Suntons fails to provide ownership or executive information on its website.

Suntons’ website domain (“suntons.net”), was privately registered on November 27th, 2023.

If we look at Suntons’ website source-code we find Chinese:

This strongly suggests whoever is running Suntons has ties to China.

As per SimilarWeb’s traffic analysis of Suntons’ website, promotion is primarily taking place in the Philippines (77%), Mexico (13%) and the US (9%).

As always, if an MLM company is not openly upfront about who is running or owns it, think long and hard about joining and/or handing over any money.

Suntons’ Products

Suntons has no retailable products or services.

Affiliates are only able to market Suntons affiliate membership itself.

Suntons’ Compensation Plan

Suntons affiliates sign up and invest tether (USDT).

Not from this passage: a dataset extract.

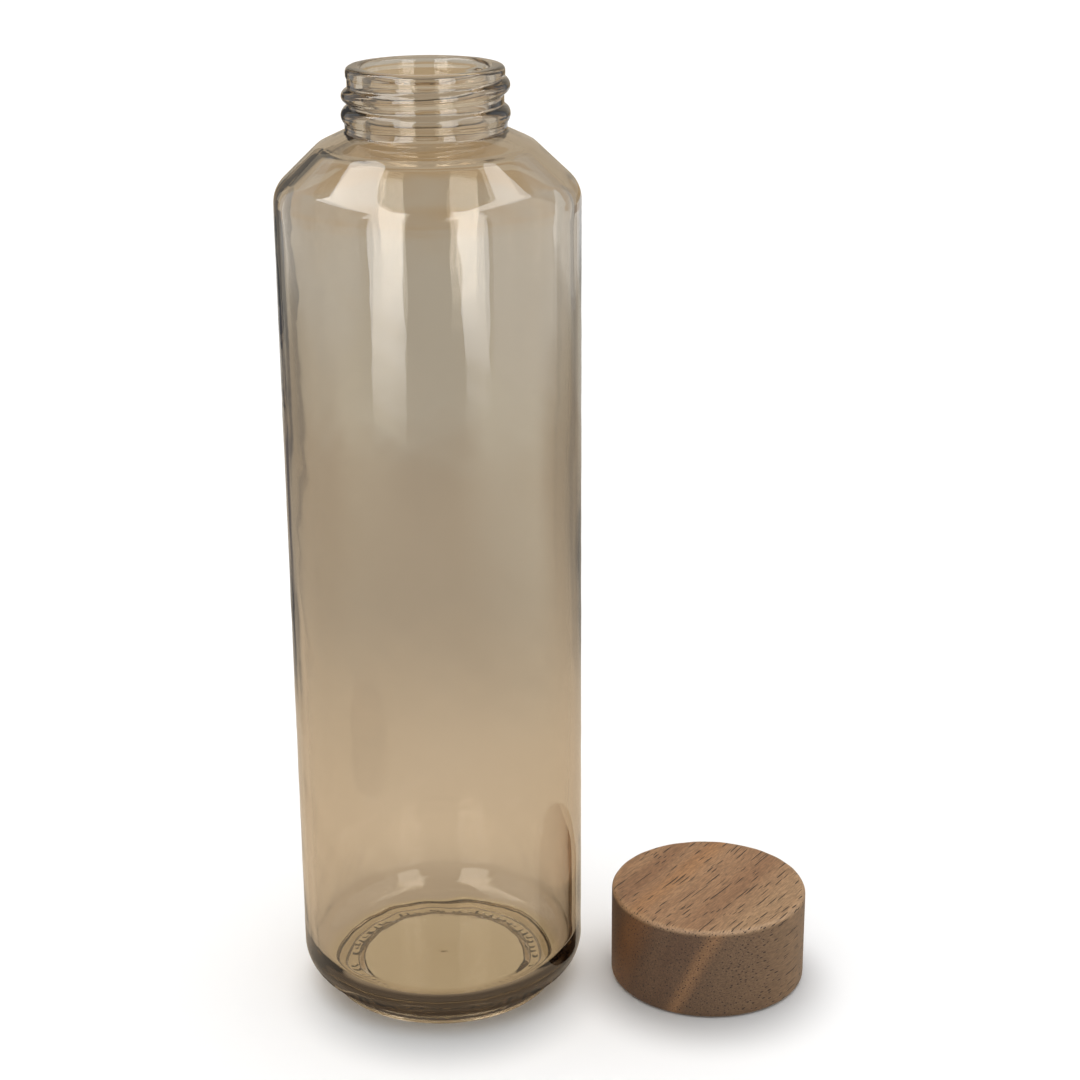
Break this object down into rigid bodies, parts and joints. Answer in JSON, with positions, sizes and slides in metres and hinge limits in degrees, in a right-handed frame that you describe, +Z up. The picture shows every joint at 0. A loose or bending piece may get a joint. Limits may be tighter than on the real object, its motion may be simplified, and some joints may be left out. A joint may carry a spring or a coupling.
{
  "type": "glass water bottle",
  "caption": "Straight-sided smoked glass water bottle with a screw neck, and its round wood cap with threaded insert and seal lying beside it.",
  "frame": {"origin": "centre of the bottle's standing face, on the surface it stands on", "axes": "+Z up along the bottle's axis to its mouth, +X from the bottle towards the cap lying beside it, +Y away from the front"},
  "size_m": [0.1247, 0.069, 0.225],
  "materials": {
    "smoked_glass": "clear smoked brown, polished",
    "cap_wood": "oiled open-grained hardwood",
    "insert_plastic": "fine moulded matt",
    "seal_silicone": "soft translucent white"
  },
  "bodies": {
    "bottle": {"glass_bottle": "smoked_glass"},
    "seal": {"silicone_seal": "seal_silicone"},
    "cap": {"wood_cap_shell": "cap_wood", "threaded_insert": "insert_plastic"}
  },
  "joints": [
    {"name": "cap_lift", "type": "slide", "parent": "bottle", "child": "seal", "axis": [0, 0, 1], "range_m": [0, 0.24]},
    {"name": "cap_turn", "type": "hinge", "parent": "seal", "child": "cap", "pos_m": [0.0662, 0, 0.0145], "axis": [0, 0, 1], "continuous": true}
  ]
}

This is done on the promise of advertised returns:

  • VIP1 – invest 10 USDT or more and receive 2.5% to 4.5% a day
  • VIP2 – invest 500 USDT or more and receive 2.7% to 4.7% a day
  • VIP3 – invest 5000 USDT or more and receive 3% to 5% a day
  • VIP4 – invest 10,000 USDT or more and receive 3.5% to 5.5% a day

Suntons pays a match on daily returns paid down three levels of recruitment (unilevel):

  • level 1 (personally recruited affiliates) – 30%
  • level 2 – 15%
  • level 3 – 8%

Joining Suntons

Suntons affiliate membership is free.

Full participation in the attached income opportunity requires a minimum 10 USDT investment.

Suntons Conclusion

Suntons pitches itself as a “global digital asset financial service platform”. The company claims it was “registered in Singapore in 2018”.

From its domain registration we already know Suntons didn’t exist until a few months ago.

As for being a “global digital asset financial service platform”, that’s a long name to not actually describe anything.

Suntons represents it generates external revenue via trading. To that end, to qualify for daily returns, I understand Suntons affiliates have to log in daily and click a button that is purportedly tied to trading.

If that makes no sense it’s because it doesn’t. Randoms clicking a button in an app doesn’t correspond to trading.

In reality clicking a button inside Suntons’ app does nothing. All Suntons does is recycle newly invested funds to pay earlier investors.

Suntons is part of a group of “click a button” app Ponzis that have emerged since late 2021.

Examples of already collapsed “click a button” app Ponzis using the same quantitative trading ruse include Cloud Computing, Liska and Esom.

Including Suntons, BehindMLM has thus far documented over one hundred “click a button” app Ponzis. Most of them last a few weeks to a few months before collapsing.

“Click a button” app Ponzis disappear by disabling both their websites and app. This tends to happen without notice, leaving the majority of investors with a loss (inevitable Ponzi math).

The same group of Chinese scammers are believed to be behind the “click a button” app Ponzi plague.